The version of the pertussis (whooping cough) vaccine currently given to children may not be as effective as an older formula that was replaced about 20 years ago. The older version was a whole-cell vaccine, but complaints about high levels of mild side effects (redness and swelling at the injection site, fever) led to its replacement with an acellular version of the vaccine, which boasts a lower incidence of side effects but also may be less effective and whose affects may wear off sooner. A study of children vaccinated in Australia in 1998, the year the new version was rolled out there, shows that children who received the old version were much less likely to later develop pertussis than those who received the new one (or a mix of the two, since three injections are given in the first year of life). Another study in the U.S. shows that preteens who were vaccinated as young children but hadn’t received the last pertussis booster had an unusually highest rate of infection, leading researchers to think it may wear off faster than previously thought. Of course, if all children and adults are fully vaccinated, herd immunity will lesson the odds that those more susceptible to infection will be exposed in the first place.

By [E] Hillary

Hillary is a giant nerd and former Mathlete. She once read large swaths of "Why Evolution is True" and a geology book aloud to her infant daughter, in the hopes of a) instilling a love of science in her from a very young age and b) boring her to sleep. After escaping the wilds of Waco, Texas and spending the next decade in NYC, she currently lives in upstate New York, where she misses being able to get decent pizza and Chinese takeout delivered to her house. She lost on Jeopardy.

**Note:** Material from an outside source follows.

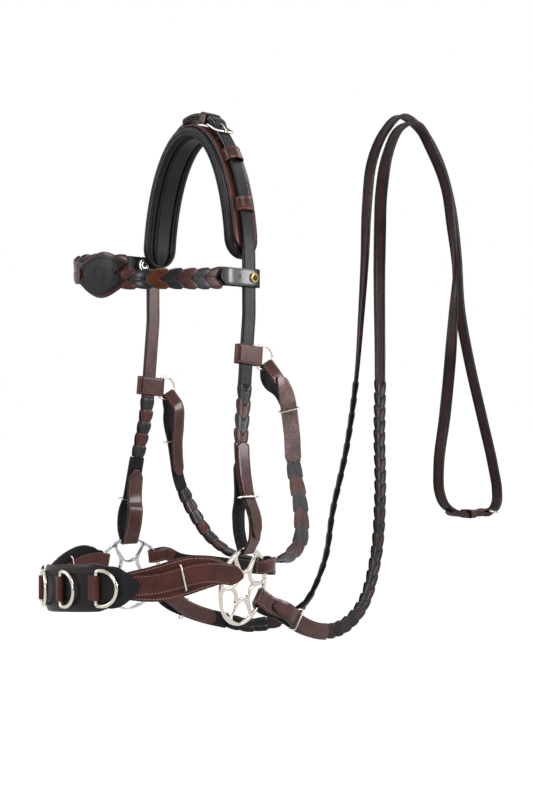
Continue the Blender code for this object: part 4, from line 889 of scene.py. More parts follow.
@dataclass(frozen=True)
class Leaf:
    """One leaf of a plait: narrow where it comes through the last, broad and notched at its end."""

    width: float
    thickness: float
    pitch: float
    notch: float = 0.46
    tip: float = 0.13
    throat: float = 0.66
    lobe: float = 0.66
    crest: float = 0.52
    turn_down: float = 0.72
    overlap: float = 1.42
    hide: float = 0.0019
    shoulder: float = 0.82

    def spot(self, t: float, c: float, under: bool) -> Triple:
        """Where a point goes, by its shares of the way to the end and across (-1 to 1), and the kind."""
        overlap, notch = (1.12, 0.0) if under else (self.overlap, self.notch)
        wide = self.throat + (1 - self.throat) * math.sin(math.pi / 2 * min(1.0, t / self.shoulder))
        inner = max(0.0, 1 - abs(c) / self.lobe)
        outer = max(0.0, (abs(c) - self.lobe) / (1 - self.lobe))
        x = t * (self.pitch * overlap) - self.width * t**1.6 * (notch * inner**1.15 + self.tip * outer**2.2)
        reach = self.crest if abs(c) < self.crest else 0.48
        dome = 1 - abs((abs(c) - self.crest) / reach) ** 2.2
        end = math.sqrt(max(0.0, 1 - 0.75 * max(0.0, (t - self.turn_down) / 0.28) ** 2.5))
        rise = (self.thickness / 2 - self.hide) * (0.30 + 0.70 * t**0.7) * (0.42 + 0.58 * dome) * end
        return (x - (overlap - 1) * self.pitch, c * wide * self.width / 2, max(0.0001, rise))

    def model(self, grain: BridleLeather, cut: BridleLeather, under: bool) -> Obj:
        """Shapes one leaf.

        Args:
            grain: The finish of its faces.
            cut: The finish of its cut edge.
            under: Whether it is the square block that shows on the flesh side.

        Returns:
            The leaf, at the start of the plait.
        """
        clear_selection()
        bpy.ops.mesh.primitive_grid_add(x_subdivisions=12, y_subdivisions=16, size=2.0, location=(0, 0, 0))
        obj = bpy.context.object
        for v in obj.data.vertices:
            v.co = self.spot((v.co.x + 1) / 2, v.co.y, under)
        raise_plate(obj, self.hide, 0.0005)
        dress(obj, grain, cut)
        for face in obj.data.polygons:
            face.material_index = 0 if abs(face.normal.z) > 0.55 else 1
        flat_map(obj)
        if under:
            for v in obj.data.vertices:
                v.co = (v.co.x, v.co.y * 0.94, -v.co.z)
        return obj


@dataclass
class Plait:
    """A plait of leaves along a route, from its pointed start to its broad end."""

    kind: str
    side: Side
    route: Route
    start: float
    end: float
    units: int
    width: float
    thickness: float
    colours: Sequence[BridleLeather]
    body: str = "bridle"
    broad_first: bool = False
    sag: float = 0.0
    slim: float = 0.0

    def build(self) -> None:
        """Laces the leaves over a dark core and settles the plait."""
        ends = (self.end, self.start) if self.broad_first else (self.start, self.end)
        lay = Lay.level(self.route, *ends, flip=self.broad_first)
        pitch = lay.length / self.units
        leaf = Leaf(self.width, self.thickness, pitch)
        cuts = {BLACK_PLAIT: BLACK_CUT, REIN_BLACK: BLACK_EDGE, REIN_BROWN: BROWN_EDGE}
        models = {(under, colour): leaf.model(colour, cuts.get(colour, BROWN_CUT), under)
                  for under in (False, True) for colour in dict.fromkeys(self.colours)}
        parts = []
        for unit in range(self.units):
            for under in (False, True):
                copy = models[under, self.colours[(unit + under) % len(self.colours)]].copy()
                copy.data = copy.data.copy()
                bpy.context.scene.collection.objects.link(copy)
                copy.data.transform(Matrix.Translation((unit * pitch, 0, 0)))
                if unit == 0:
                    for v in copy.data.vertices:
                        v.co.x = max(v.co.x, 0.0)
                parts.append(copy)
        for model in models.values():
            bpy.data.objects.remove(model, do_unlink=True)
        parts.append(Strap("core", lay, 0.33 * self.width, 0.42 * self.thickness, BLACK_BOTH, step=0.003,
                           cells=4).cut())
        piece = joined(f"{self.kind}_plait_leaves_{self.side.label}", parts)
        if self.sag or self.slim:
            for v in piece.data.vertices:
                share = clamp(v.co.x / lay.length)
                v.co.y = v.co.y * (1 - self.slim * (1 - share)) + self.sag * (1 - share) ** 0.4
        lay.wrap(piece)
        settle(piece, self.body, [f"{self.kind}_plait_{self.side.label}"])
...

8 replies on “Science News: 8/7/12”

I know. Especially since the old one worked and people were just freaked out over their damn arm hurting. I saw an article a few weeks ago about how adults without boosters are actually spreading it more than unvaccinated kids, but I can’t remember where I read it. Of course, now every time I get a cough I get paranoid that it’s really whooping cough.

Me too! Though I am annoyed that the headline on the article I read described her as a “17-year-old girl;” if a guy won they wouldn’t mention his gender (and would probably call him a young man instead of a boy if they did mention it within the article). Oh, well. At least it points out to a casual observer that hey, girls can do science too.